Writing Ethical True Crime-Inspired Fiction and Crime Memoir

A portrait of Ruth McIver
22 March 2020 - 10:00 to 4:00 PM
Ruth McIver
While true crime is nothing new, over the past few years true-crime inspired fiction and true-crime memoirs such as Emma Cline’s The Girls (2015) and Michelle McNamara’s I’ll Be Gone in the Dark (2016) have become a best-selling and award winning sub-genre. I propose that fictionalising true crime and real lives in a way that is both ethical and artful, can capture the complex cultural topography surrounding sensational crime events – and this imaginative and personal response to private and collective trauma, is both necessary and cathartic.

Learning Outcomes:


  • The pros and cons of writing true crime fiction and crime memoir – and why they differ from ‘straight’ crime fiction and memoir
  • Mapping out the ethical terrain of fictionalising crime and incorporating the real into fiction for publication
  • Research techniques for true crime – how to balance the real and the fictive
  • Techniques commonly used by writers in this genre – reframing, renaming and getting to the essence of the project
  • What to represent? How our rhetorical choices show our ethical intentions

Before attending this course, Ruth suggests checking out some or all of the following books:

JP Pomare, 2020, In the Clearing.
David Whish Wilson, True West, 2019
Laura Elizabeth Woollett, 2016, The Love of a Bad man.

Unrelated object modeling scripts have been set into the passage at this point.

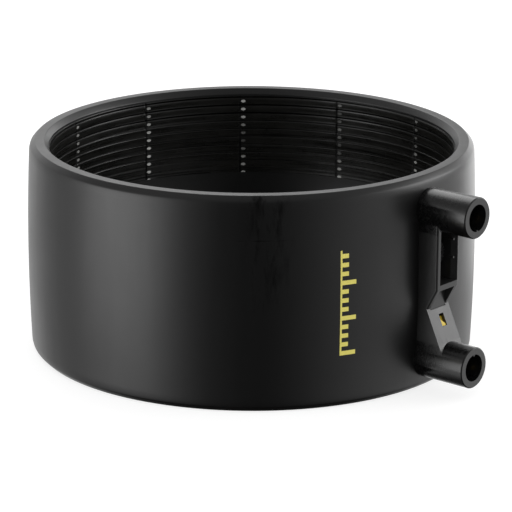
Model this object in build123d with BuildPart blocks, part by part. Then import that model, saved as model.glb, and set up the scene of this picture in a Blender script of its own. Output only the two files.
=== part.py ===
from build123d import *
import math
import os

# Electrofusion coupler for a 250 mm plastic pipe, in millimetres.
# The bore runs along +Z, the origin is on its axis half way along, and the terminals face -Y.

# ---- sleeve -----------------------------------------------------------------------------
bore_diameter = 252.4
wall_thickness = 13.8
sleeve_length = 132.6
end_bevel_depth = 4.6          # bevel round each end of the outside: along the sleeve
end_bevel_rise = 5.0           # and inwards
entry_depth = 3.6              # lead-in bevel at each mouth: along the bore
entry_rise = 2.7               # lead-in bevel at each mouth: outwards

# ---- heating windings: coated wire laid turn against turn --------------------------------
winding_pitch = 5.4            # also the width of the coated wire
turns = 7                      # of each winding that stand out from the bore
winding_clearance = 0.08       # between the coating and the bore's wall
coating_web = 0.12             # coating left where two turns meet
turn_height = 0.4              # crest of a turn above the web
cold_end = 4.8                 # from the last turn to the end of the sleeve
link_width = 2.4               # wire that joins the two windings along the bore
link_clearance = 0.1           # between its ends and the windings

# ---- terminals --------------------------------------------------------------------------
terminal_setback = 19.7        # shroud axis to the nearest sleeve end
shroud_diameter = 25.2
shroud_bore = 16.6
shroud_reach = 34.4            # shroud mouth above the sleeve's outside
mouth_bevel = 0.6
socket_depth = 26.0
key_width = 1.2                # moulded key inside each socket
key_height = 0.9
pin_diameter = 4.7
pin_recess = 9.0               # pin tip below the shroud mouth
tip_bevel = 0.8
tail_width = 2.8               # square, so that the pin can't turn in the moulding
tail_depth = 4.5               # end of the pin's tail below the outside of the sleeve
insert_clearance = 0.05        # round the metal that the moulding holds
feed_diameter = 1.4            # wire from a winding out to its pin, across its flats

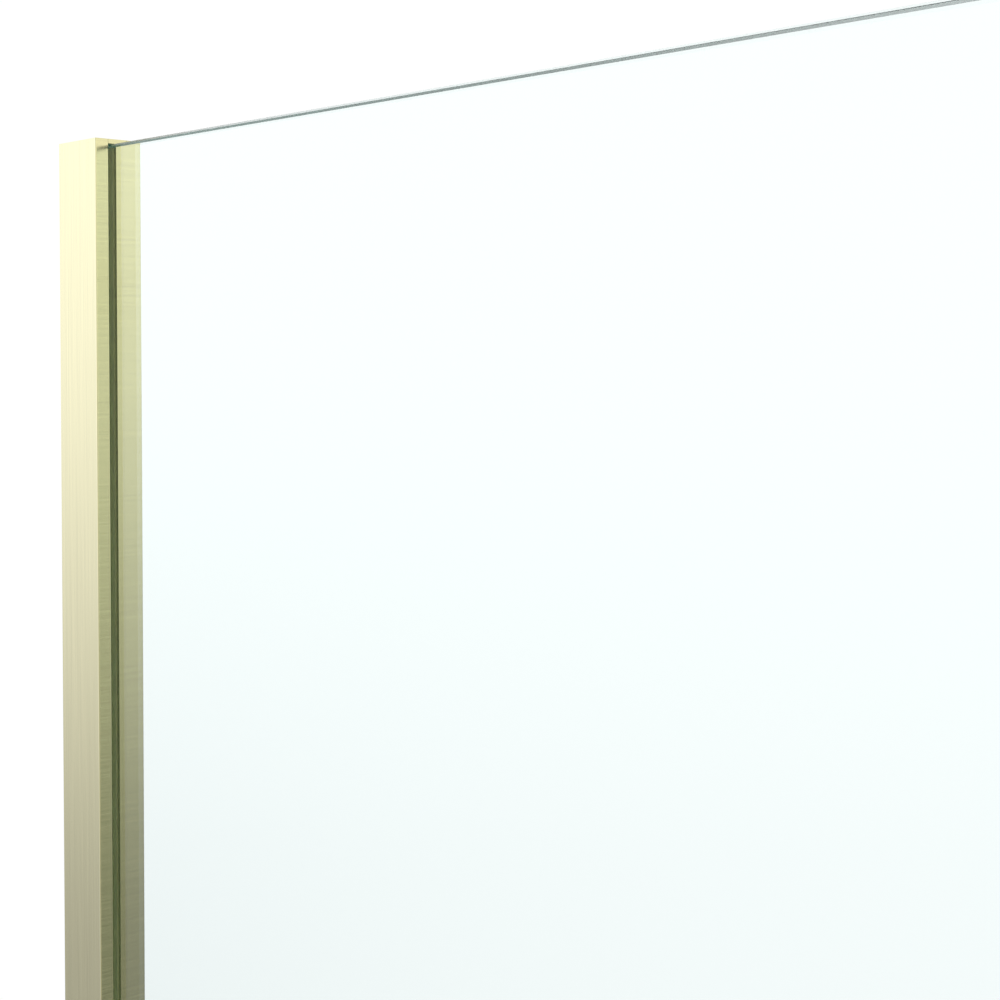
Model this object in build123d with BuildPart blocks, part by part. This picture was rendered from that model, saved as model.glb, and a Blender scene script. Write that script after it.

Michelle McNamara, 2018, I'll be Gone in the Dark.
Claudia Rowe, 2017, The Spider and the Fly: A reporter, a serial killer and the meaning of murder.
Carolyn Murnick, The Hot one: A Memoir of Sex, Friendship and Murder.


About Ruth McIver

Ruth Mary McIver is a Dublin born, Melbourne-based writer represented by Jacinta Di Mase. She recently completed a PhD at Curtin University, where she wrote I Shot the Devil, which was the winner of the Richell Prize (2018). Her first novel, Nothing Gold, was runner up in the inaugural Banjo Awards, with Harper Collins (2018) was selected as one-in–seven to be pitched at Bloody Scotland (2014). Ruth’s novel-in-verse, The Sunset Club (2014), is a DIY publication that was adapted for the stage and highly commended in the Anne Elder category by the Fellowship of Australian writers. Besides researching and writing true-crime inspired fiction and memoir, she’s a musician and emerging podcaster, coffee fanatic, animal lover and 48 Hours Mystery obsessive.